The upgrade’s core insight lies in its timing. The market is in a consolidation phase—a period where narratives compete for attention, and only those with substantive backing survive. The XRPL EVM sidechain is not unique; it enters a crowded field of Ethereum-compatible L2s and sidechains, from Arbitrum and Optimism to Avalanche and Polygon. Even within the XRP ecosystem, competitors like Flare Network and Coreum offer similar EVM compatibility. To stand out, the new version must deliver not just compatibility but a differentiated value proposition. Perhaps it will reduce cross-chain latency, or introduce novel precompiled contracts for XRP-native operations. Without details, however, the narrative remains unsubstantiated.
Here is the contrarian angle: this upgrade may be a double-edged sword for XRP’s narrative. On one hand, it demonstrates ecosystem expansion—a positive signal that could attract developers and liquidity. On the other, it risks diluting the core identity of XRP as a fast, simple payment network. The more layers and complexities we add, the further we drift from the original vision of a frictionless settlement layer. We do not just trade assets; we curate narratives. And a narrative that strays too far from its foundational story risks losing coherence. The market may celebrate the upgrade as a catalyst, but if the sidechain fails to achieve meaningful adoption—if TVL remains stagnant and dApp count flat—the hype will fade, leaving behind a reminder that technical execution matters more than announcement.
Furthermore, the upgrade introduces a regulatory dimension that cannot be ignored. XRP’s legal history—the SEC lawsuit that declared XRP not a security for secondary sales but flagged institutional sales as securities—casts a long shadow.
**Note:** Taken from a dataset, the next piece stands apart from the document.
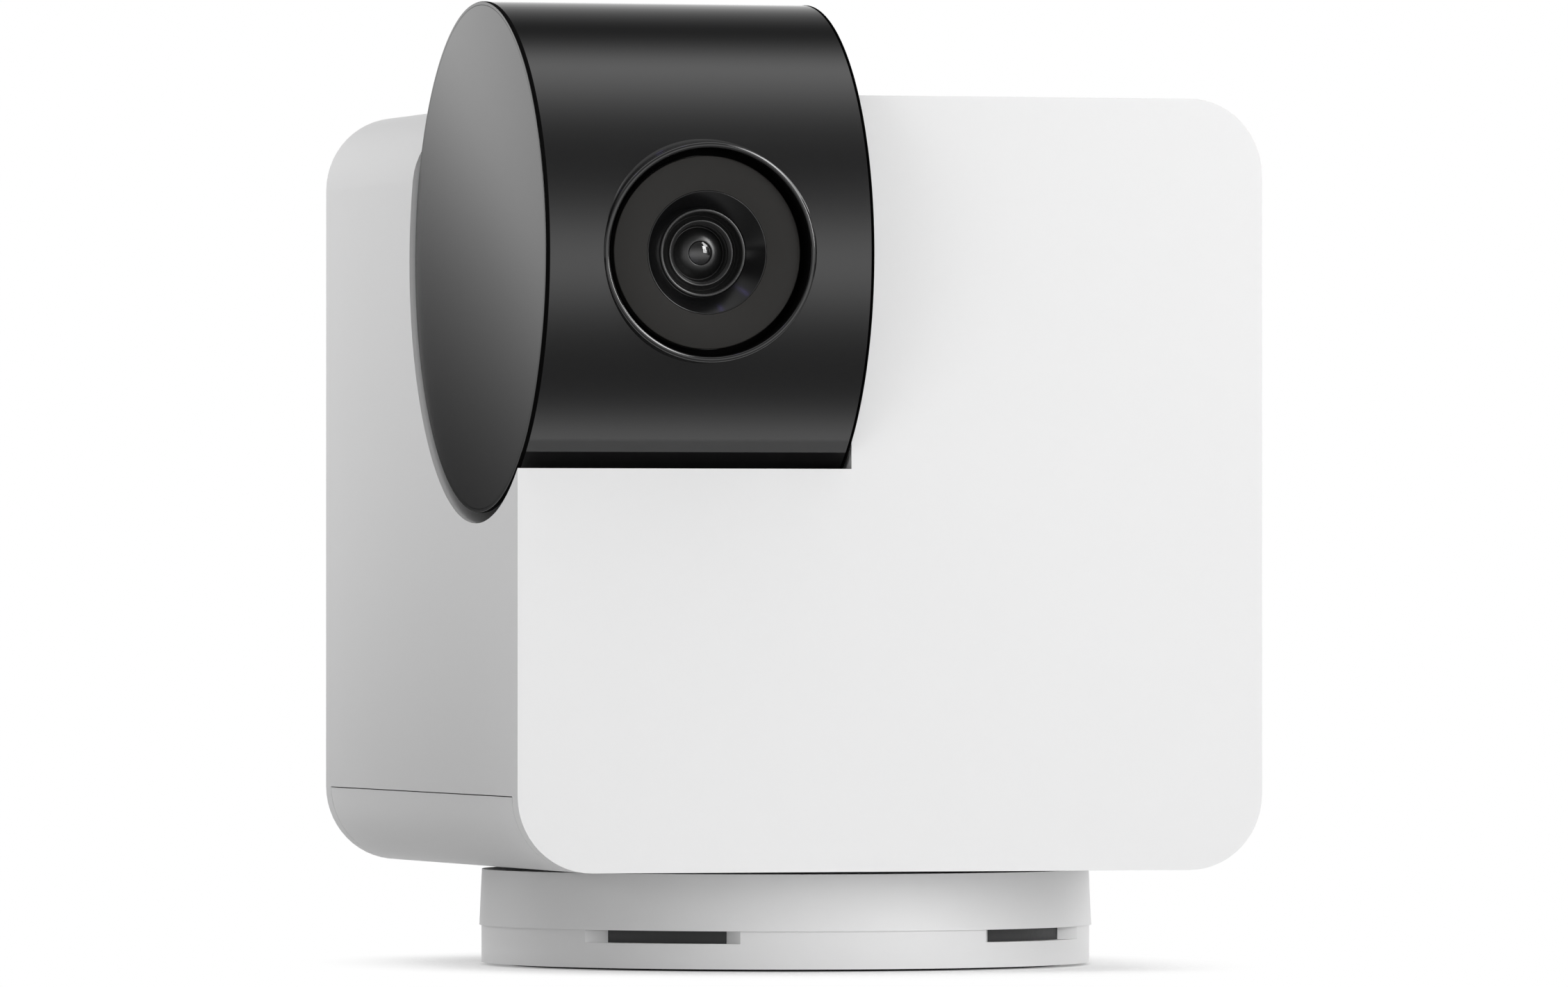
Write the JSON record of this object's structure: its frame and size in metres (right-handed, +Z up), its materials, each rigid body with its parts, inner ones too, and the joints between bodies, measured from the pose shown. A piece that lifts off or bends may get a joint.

If the sidechain issues a native governance token or facilitates yield-bearing activities, it could reopen regulatory scrutiny. The absence of such details in the announcement suggests either prudence or oversight. Given Ripple’s legal team, I suspect prudence, but the market’s reaction will hinge on transparency.
From my time analyzing ICO whitepapers in 2017, I recall how projects with vague technical descriptions often concealed fundamental weaknesses. The XRPL community is more sophisticated now, but the principle remains: when information is scarce, treat the narrative as a hypothesis, not a thesis. The upgrade’s success will ultimately be measured by developer activity, bridge security audits, and user adoption rates. These are signals we can track post-launch.
The takeaway is forward-looking: the XRPL EVM sidechain upgrade is a necessary evolution, but it is not sufficient to redefine XRP’s market position. Investors and analysts should focus on the specific technical details—the bridge design, gas token economics, and validator decentralization—rather than the upgrade announcement itself. The market may price in a short-term emotional bump, but the real value lies in whether the sidechain becomes a vibrant ecosystem or just another empty extension. As we navigate this sideways market, remember that patience is not passivity; it is the discipline of waiting for the data before committing to a story. And every story, no matter how promising, must be earned through rigorous verification.